Presque invisibles (en tout cas essayant de l’être au maximum, quitte à exécuter des chorégraphies ridicules) et en précarité constante, ils ont pourtant l’air heureux ou tout du moins non malheureux de leur situation, qui ne comprend pas les éléments fixes auxquels la plupart des êtres humains aspirent (travail, logement, loisirs). Pourtant, on sent comme un malaise, une ombre qui plane au dessus de la jeune Old Dolio qui semble être la seule à se poser des questions sur ce mode de vie qui n’a pas l’air « normal », surtout au niveau sentimental. Après avoir été payée pour remplacer une future maman peu consciencieuse à des cours de préparation à la maternité, ses idées sur la relation mère/enfant vont commencer à se métamorphoser et lui donner envie d’en savoir et d’en avoir plus de la part de sa propre mère.

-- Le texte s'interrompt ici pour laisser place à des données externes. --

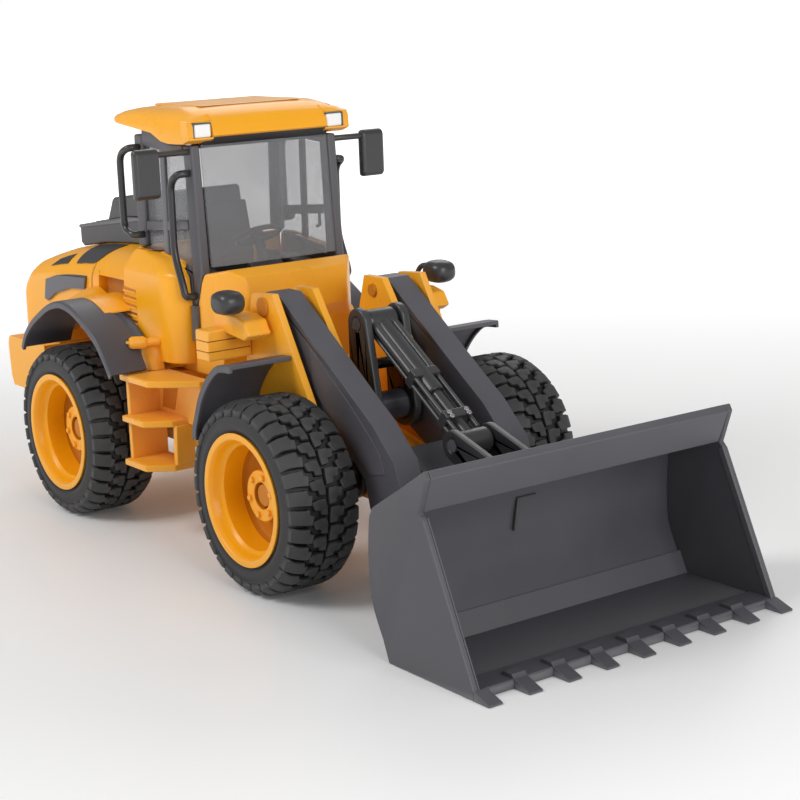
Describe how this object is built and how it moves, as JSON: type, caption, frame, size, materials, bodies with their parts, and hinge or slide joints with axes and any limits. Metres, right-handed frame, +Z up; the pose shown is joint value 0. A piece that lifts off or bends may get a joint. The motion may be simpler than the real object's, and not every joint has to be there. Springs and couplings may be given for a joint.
{
  "type": "toy front loader",
  "caption": "Articulated toy front loader with rolling wheels, a lifting boom, a tilting toothed bucket, a cab with handrails and mirrors, and a rear engine hood.",
  "frame": {"origin": "on the ground, under the middle of the whole toy", "axes": "+X forward to the bucket, +Y to the machine's left, +Z up"},
  "size_m": [0.395, 0.142, 0.181],
  "materials": {
    "yellow_plastic": "satin warm yellow moulded plastic",
    "dark_grey_plastic": "fine-grained dark grey moulded plastic",
    "black_plastic": "satin black moulded plastic",
    "steel": "plain turned steel pins and shafts",
    "lamp_white": "glossy white lamp moulding",
    "clear_plastic": "clear moulded glazing",
    "tyre_rubber": "matt soft rubber"
  },
  "bodies": {
    "rear_chassis": {"rear_frame": "yellow_plastic", "counterweight": "yellow_plastic", "engine_hood": "yellow_plastic", "hood_grilles": "dark_grey_plastic", "air_intake": "dark_grey_plastic", "rear_fender_right": "dark_grey_plastic", "rear_fender_left": "dark_grey_plastic", "ladder_right": "yellow_plastic", "ladder_left": "yellow_plastic", "side_tank_right": "yellow_plastic", "side_tank_left": "yellow_plastic", "cab_base": "yellow_plastic", "cab_pillars": "dark_grey_plastic", "cab_roof": "yellow_plastic", "roof_lights": "lamp_white", "windscreen": "clear_plastic", "cab_glass": "clear_plastic", "seat": "dark_grey_plastic", "steering_column": "black_plastic", "steering_wheel": "black_plastic", "handrails": "black_plastic", "mirrors": "black_plastic", "rear_axle_housing": "black_plastic", "rear_axle_shaft": "steel", "steering_pin": "steel"},
    "front_chassis": {"front_frame": "yellow_plastic", "boom_tower_right": "yellow_plastic", "boom_tower_left": "yellow_plastic", "front_fender_right": "dark_grey_plastic", "front_fender_left": "dark_grey_plastic", "headlight_brackets": "yellow_plastic", "headlights": "black_plastic", "front_axle_housing": "black_plastic", "front_axle_shaft": "steel", "boom_pivot_pins": "yellow_plastic", "lift_base_pins": "steel"},
    "boom": {"boom_arm_right": "dark_grey_plastic", "boom_arm_left": "dark_grey_plastic", "boom_cross_tube": "dark_grey_plastic", "lift_end_pins": "steel"},
    "crank": {"bell_crank": "dark_grey_plastic", "crank_pin": "steel"},
    "link": {"tilt_link": "black_plastic"},
    "bucket": {"bucket_shell": "dark_grey_plastic", "bucket_sides": "dark_grey_plastic", "bucket_teeth": "dark_grey_plastic", "bucket_brackets": "dark_grey_plastic", "bucket_pins": "steel"},
    "cylinder_right": {"lift_barrel_right": "black_plastic"},
    "cylinder_left": {"lift_barrel_left": "black_plastic"},
    "piston_right": {"lift_rod_right": "steel"},
    "piston_left": {"lift_rod_left": "steel"},
    "wheel_front_right": {"rim_front_right": "yellow_plastic", "tyre_front_right": "tyre_rubber"},
    "wheel_front_left": {"rim_front_left": "yellow_plastic", "tyre_front_left": "tyre_rubber"},
    "wheel_rear_right": {"rim_rear_right": "yellow_plastic", "tyre_rear_right": "tyre_rubber"},
    "wheel_rear_left": {"rim_rear_left": "yellow_plastic", "tyre_rear_left": "tyre_rubber"}
  },
  "joints": [
    {"name": "steering", "type": "hinge", "parent": "rear_chassis", "child": "front_chassis", "pos_m": [-0.0311, 0, 0.047], "axis": [0, 0, 1], "range_deg": [-15, 15]},
    {"name": "boom_lift", "type": "hinge", "parent": "front_chassis", "child": "boom", "pos_m": [0.0195, 0, 0.1055], "axis": [0, -1, 0], "range_deg": [0, 45]},
    {"name": "bucket_tilt", "type": "hinge", "parent": "boom", "child": "bucket", "pos_m": [0.1055, 0, 0.025], "axis": [0, -1, 0], "range_deg": [-90, 25]},
    {"name": "crank_swing", "type": "hinge", "parent": "boom", "child": "crank", "pos_m": [0.0475, 0, 0.064], "axis": [0, -1, 0], "range_deg": [-90, 25]},
    {"name": "link_swing", "type": "hinge", "parent": "crank", "child": "link", "pos_m": [0.0445, 0, 0.098], "axis": [0, -1, 0], "range_deg": [-25, 90]},
    {"name": "cylinder_swing_right", "type": "hinge", "parent": "front_chassis", "child": "cylinder_right", "pos_m": [-0.0026, -0.0265, 0.064], "axis": [0, -1, 0], "range_deg": [0, 21.17]},
    {"name": "piston_slide_right", "type": "slide", "parent": "cylinder_right", "child": "piston_right", "axis": [0.9976, 0, 0.0687], "range_m": [0, 0.0281]},
    {"name": "cylinder_swing_left", "type": "hinge", "parent": "front_chassis", "child": "cylinder_left", "pos_m": [-0.0026, 0.0265, 0.064], "axis": [0, -1, 0], "range_deg": [0, 21.17]},
    {"name": "piston_slide_left", "type": "slide", "parent": "cylinder_left", "child": "piston_left", "axis": [0.9976, 0, 0.0687], "range_m": [0, 0.0281]},
    {"name": "wheel_spin_front_right", "type": "hinge", "parent": "front_chassis", "child": "wheel_front_right", "pos_m": [0.0465, -0.054, 0.038], "axis": [0, 1, 0], "continuous": true},
    {"name": "wheel_spin_front_left", "type": "hinge", "parent": "front_chassis", "child": "wheel_front_left", "pos_m": [0.0465, 0.054, 0.038], "axis": [0, 1, 0], "continuous": true},
    {"name": "wheel_spin_rear_right", "type": "hinge", "parent": "rear_chassis", "child": "wheel_rear_right", "pos_m": [-0.1087, -0.054, 0.038], "axis": [0, 1, 0], "continuous": true},
    {"name": "wheel_spin_rear_left", "type": "hinge", "parent": "rear_chassis", "child": "wheel_rear_left", "pos_m": [-0.1087, 0.054, 0.038], "axis": [0, 1, 0], "continuous": true}
  ],
  "couplings": [
    {"joint": "crank_swing", "follows": "bucket_tilt", "ratio": 1},
    {"joint": "link_swing", "follows": "bucket_tilt", "ratio": -1},
    {"joint": "cylinder_swing_right", "follows": "boom_lift", "ratio": 0.466},
    {"joint": "piston_slide_right", "follows": "boom_lift", "m_per_rad": 0.03551},
    {"joint": "cylinder_swing_left", "follows": "boom_lift", "ratio": 0.466},
    {"joint": "piston_slide_left", "follows": "boom_lift", "m_per_rad": 0.03551}
  ]
}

A cette situation frustrante de distance émotionnelle avec ses propres parents qui ne semblent pas capables de fournir quelconque affection, s’ajoute la rencontre avec Mélanie (Gina Rodriguez) à l’extrême opposé d’Old Dolio (tant physiquement que psychiquement) mais qui est, à la surprise générale, accueillie par le couple à bras ouverts lors d’une énième arnaque. Les discussions, les petites taquineries qu’elle reçoit vont faire ressentir à la jeune fille en manque d’amour une émotion qui l’a prend au dépourvu : la jalousie. Le spectateur est dans une position inconfortable ; c’est vrai que nous aussi on a envie de la détester cette arriviste qui récolte en quelques minutes des réactions parentales espérées depuis plus de 20 ans ; mais elle est si sympathique avec sa positivité contagieuse. En plus, Old Dolio elle, est toujours vue de loin, froide, dans un aspect presque fantomatique, recouvertes d’innombrables couches de vêtements et de cheveux qui ne laissent passer aucune once de personnalité ; alors que la pétillante Mélanie nous donne le droit de la regarder de près, et nous offre en très peu de temps plusieurs traits de caractères attachants. Le paradoxe est bien là : des squatteurs/profiteurs qui se font parasiter par la plus belle des bactéries.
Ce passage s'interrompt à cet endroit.